→ RECORDS FOR PROCESSING
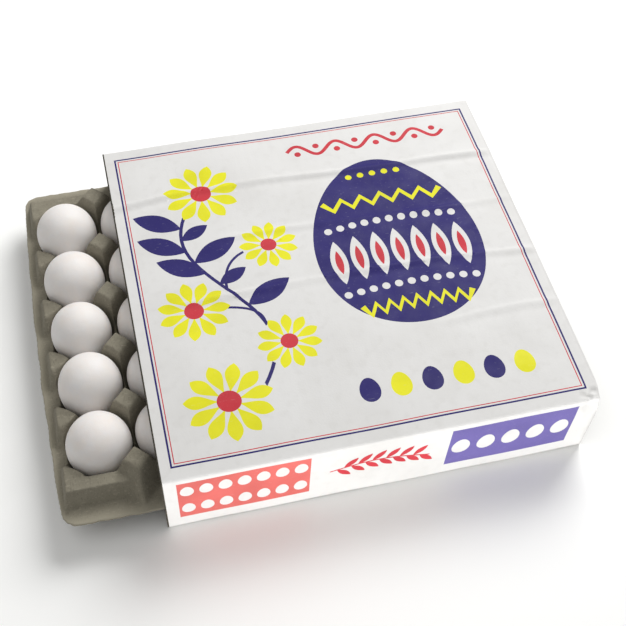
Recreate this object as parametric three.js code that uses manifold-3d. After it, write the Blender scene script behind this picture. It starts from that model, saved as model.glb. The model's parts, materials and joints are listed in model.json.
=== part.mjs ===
// A thirty-egg pack: a moulded-pulp tray of six columns by five rows of large white eggs, drawn part of the
// way out of an open-ended paperboard sleeve. Millimetres, +Z up, the sleeve runs along X and the tray comes
// out towards -X. The origin is the bottom centre of the whole pack as it lies, tray end included.
import * as THREE from "three";
import { ConvexGeometry } from "three/addons/geometries/ConvexGeometry.js";
import { mergeVertices } from "three/addons/utils/BufferGeometryUtils.js";
import Module from "manifold-3d";

const wasm = await Module();
wasm.setup();

// Driving dimensions
const eggPitch = 47.5; // from one egg to the next, both ways
const columns = 6; // along X
const rows = 5; // along Y
const endRim = 6.5; // tray beyond the last cells, at the corners of the two X ends
const endBow = 3.5; // how much further the middle of each X end bows out
const sideMargin = 28.75; // tray beyond the last cells, at the two Y sides: it makes the tray nearly square
const trayLength = columns * eggPitch + 2 * endRim;
const trayWidth = rows * eggPitch + 2 * sideMargin;
const sleeveLength = 300;
const boardThickness = 0.8;
const sleeveWidth = trayWidth + 2 * boardThickness + 1.4; // outside, with 0.7 mm of play each side
const sleeveHeight = 64; // outside, over the eggs
const pullOut = 70; // how far the tray stands out of the sleeve
const restGap = 0.4; // between the sleeve's floor and the tray

// Places along X
const overallLength = sleeveLength + pullOut;
const sleeveStart = overallLength / -2 + pullOut;
const trayCentreX = overallLength / -2 + endBow + trayLength / 2;

// The sleeve's top is flat over the eggs and falls a little towards its two side folds.
const crownFlat = 85; // half the flat width
const crownDrop = 1.2;
const crownSteps = 4;
const foldRadius = 1.6; // outside, along its four folds

// Tray heights, above the table
const trayBase = boardThickness + restGap;
const pulpThickness = 2.2;
const wallThickness = 1.6; // measured level, on the steep cup walls
const cupFloor = trayBase + pulpThickness;
const flangeTop = 27; // the rim all round, and the narrow strips between cups
const plateauTop = 41; // the raised strips beside the four corner cells, and the half posts at the ends
const postTop = 50;
const postFoot = 22; // where a post's slopes have run into the cups

// Tray outline and forms
const trayCornerRadius = 11;
const plateauInside = 120.5; // from the tray's middle line out to a plateau, across Y
const plateauEdge = 129.4; // to its outer edge at the top
const plateauEdgeFoot = 136; // and to the same edge at the flange
const plateauEnd = (columns / 2 - 1) * eggPitch; // from the middle along X out to where a plateau begins
const endWall = 143.8; // from the middle to the end walls along X, at the top
const endWallFoot = 147; // and at the flange
const postHalf = 8; // half the diagonal of a post's diamond top
const endPostHalf = 15; // the end posts are drawn out along X
const postSlope = 1.45; // fall of a post's ridges for each millimetre outwards
// Each post at the tray's two Y sides has a rib that runs from it out to the flange, as [distance from the
// tray's middle line, height of its crest]. Its sides are a gentle shoulder, then a steep fall.
const ribCrest = [
  [(rows * eggPitch) / 2, postTop],
  [plateauEdge, 45.5],
  [141.5, flangeTop],
];
const ribTopHalf = 1; // half the width of its crest
const ribShoulder = [3, 3.3]; // half its width at the shoulder, and how far that lies under the crest
const ribSideSlope = 4.5; // fall of its sides under the shoulder
const ribFoot = 20; // inside the rim

// Inside of one egg cup, as [distance from its axis to a flat side, height], with eight flat sides
const cupProfile = [
  [9, cupFloor],
  [18.7, 14],
  [23.4, 31],
  [27.6, postTop + 10],
];

// Eggs: large, big end up
const eggRadius = 21.9;
const eggLength = 56.6;
const eggAsymmetry = 0.12; // how much fuller the upper half is
const eggSpread = 1.014; // the greatest value of sin t * (1 - eggAsymmetry * cos t)
const eggLift = 0.6; // the small end is this far over the cup's floor
const eggPivot = 24; // the height above its small end about which an egg leans
const eggSides = 12;
const eggBands = 8;
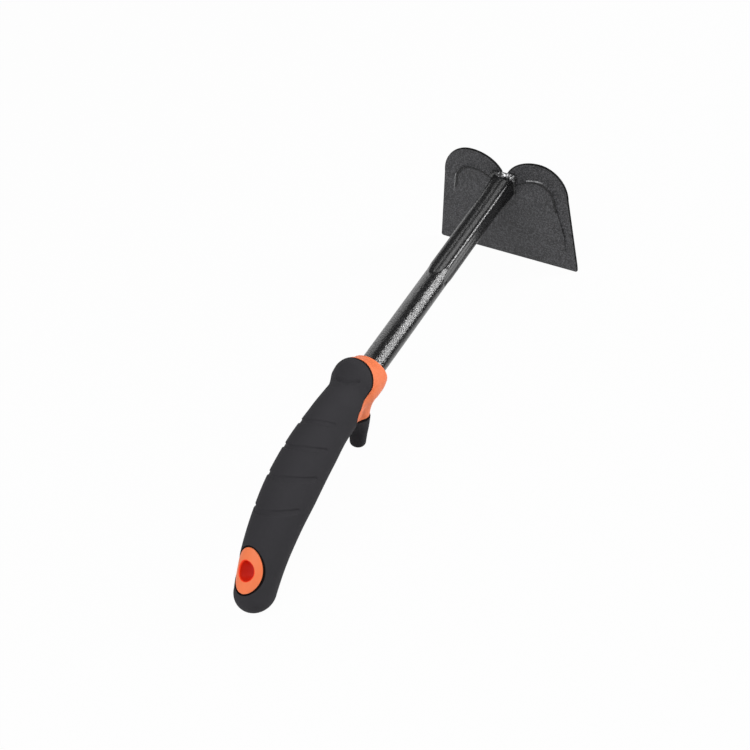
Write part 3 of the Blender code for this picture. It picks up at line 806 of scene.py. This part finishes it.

→ WHAT THE TASK REQUIRES
Extract each line of the material exactly as it stands.

→ THE COMPLETED TASK
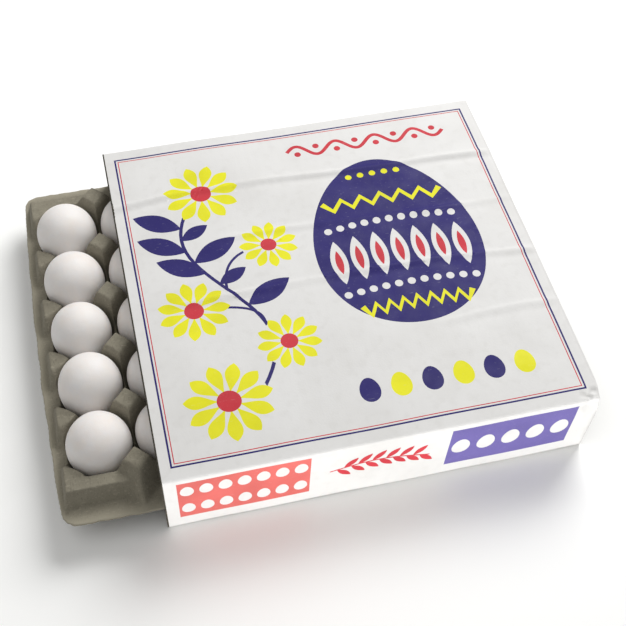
Recreate this object as parametric three.js code that uses manifold-3d. After it, write the Blender scene script behind this picture. It starts from that model, saved as model.glb. The model's parts, materials and joints are listed in model.json.
=== part.mjs ===
// A thirty-egg pack: a moulded-pulp tray of six columns by five rows of large white eggs, drawn part of the
// way out of an open-ended paperboard sleeve. Millimetres, +Z up, the sleeve runs along X and the tray comes
// out towards -X. The origin is the bottom centre of the whole pack as it lies, tray end included.
import * as THREE from "three";
import { ConvexGeometry } from "three/addons/geometries/ConvexGeometry.js";
import { mergeVertices } from "three/addons/utils/BufferGeometryUtils.js";
import Module from "manifold-3d";

const wasm = await Module();
wasm.setup();

// Driving dimensions
const eggPitch = 47.5; // from one egg to the next, both ways
const columns = 6; // along X
const rows = 5; // along Y
const endRim = 6.5; // tray beyond the last cells, at the corners of the two X ends
const endBow = 3.5; // how much further the middle of each X end bows out
const sideMargin = 28.75; // tray beyond the last cells, at the two Y sides: it makes the tray nearly square
const trayLength = columns * eggPitch + 2 * endRim;
const trayWidth = rows * eggPitch + 2 * sideMargin;
const sleeveLength = 300;
const boardThickness = 0.8;
const sleeveWidth = trayWidth + 2 * boardThickness + 1.4; // outside, with 0.7 mm of play each side
const sleeveHeight = 64; // outside, over the eggs
const pullOut = 70; // how far the tray stands out of the sleeve
const restGap = 0.4; // between the sleeve's floor and the tray

// Places along X
const overallLength = sleeveLength + pullOut;
const sleeveStart = overallLength / -2 + pullOut;
const trayCentreX = overallLength / -2 + endBow + trayLength / 2;

// The sleeve's top is flat over the eggs and falls a little towards its two side folds.
const crownFlat = 85; // half the flat width
const crownDrop = 1.2;
const crownSteps = 4;
const foldRadius = 1.6; // outside, along its four folds

// Tray heights, above the table
const trayBase = boardThickness + restGap;
const pulpThickness = 2.2;
const wallThickness = 1.6; // measured level, on the steep cup walls
const cupFloor = trayBase + pulpThickness;
const flangeTop = 27; // the rim all round, and the narrow strips between cups
const plateauTop = 41; // the raised strips beside the four corner cells, and the half posts at the ends
const postTop = 50;
const postFoot = 22; // where a post's slopes have run into the cups

// Tray outline and forms
const trayCornerRadius = 11;
const plateauInside = 120.5; // from the tray's middle line out to a plateau, across Y
const plateauEdge = 129.4; // to its outer edge at the top
const plateauEdgeFoot = 136; // and to the same edge at the flange
const plateauEnd = (columns / 2 - 1) * eggPitch; // from the middle along X out to where a plateau begins
const endWall = 143.8; // from the middle to the end walls along X, at the top
const endWallFoot = 147; // and at the flange
const postHalf = 8; // half the diagonal of a post's diamond top
const endPostHalf = 15; // the end posts are drawn out along X
const postSlope = 1.45; // fall of a post's ridges for each millimetre outwards
// Each post at the tray's two Y sides has a rib that runs from it out to the flange, as [distance from the
// tray's middle line, height of its crest]. Its sides are a gentle shoulder, then a steep fall.
const ribCrest = [
  [(rows * eggPitch) / 2, postTop],
  [plateauEdge, 45.5],
  [141.5, flangeTop],
];
const ribTopHalf = 1; // half the width of its crest
const ribShoulder = [3, 3.3]; // half its width at the shoulder, and how far that lies under the crest
const ribSideSlope = 4.5; // fall of its sides under the shoulder
const ribFoot = 20; // inside the rim

// Inside of one egg cup, as [distance from its axis to a flat side, height], with eight flat sides
const cupProfile = [
  [9, cupFloor],
  [18.7, 14],
  [23.4, 31],
  [27.6, postTop + 10],
];

// Eggs: large, big end up
const eggRadius = 21.9;
const eggLength = 56.6;
const eggAsymmetry = 0.12; // how much fuller the upper half is
const eggSpread = 1.014; // the greatest value of sin t * (1 - eggAsymmetry * cos t)
const eggLift = 0.6; // the small end is this far over the cup's floor
const eggPivot = 24; // the height above its small end about which an egg leans
const eggSides = 12;
const eggBands = 8;
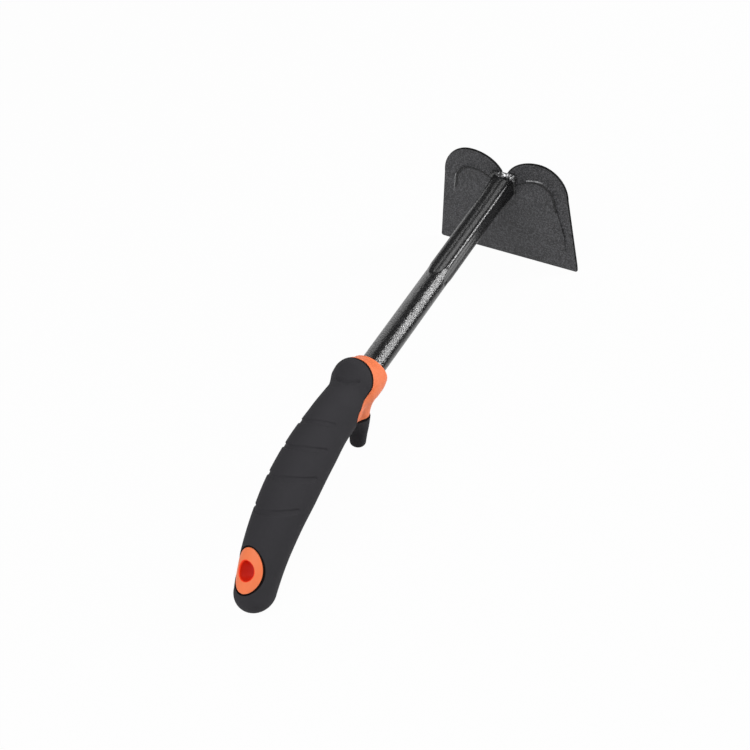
Write part 3 of the Blender code for this picture. It picks up at line 806 of scene.py. This part finishes it.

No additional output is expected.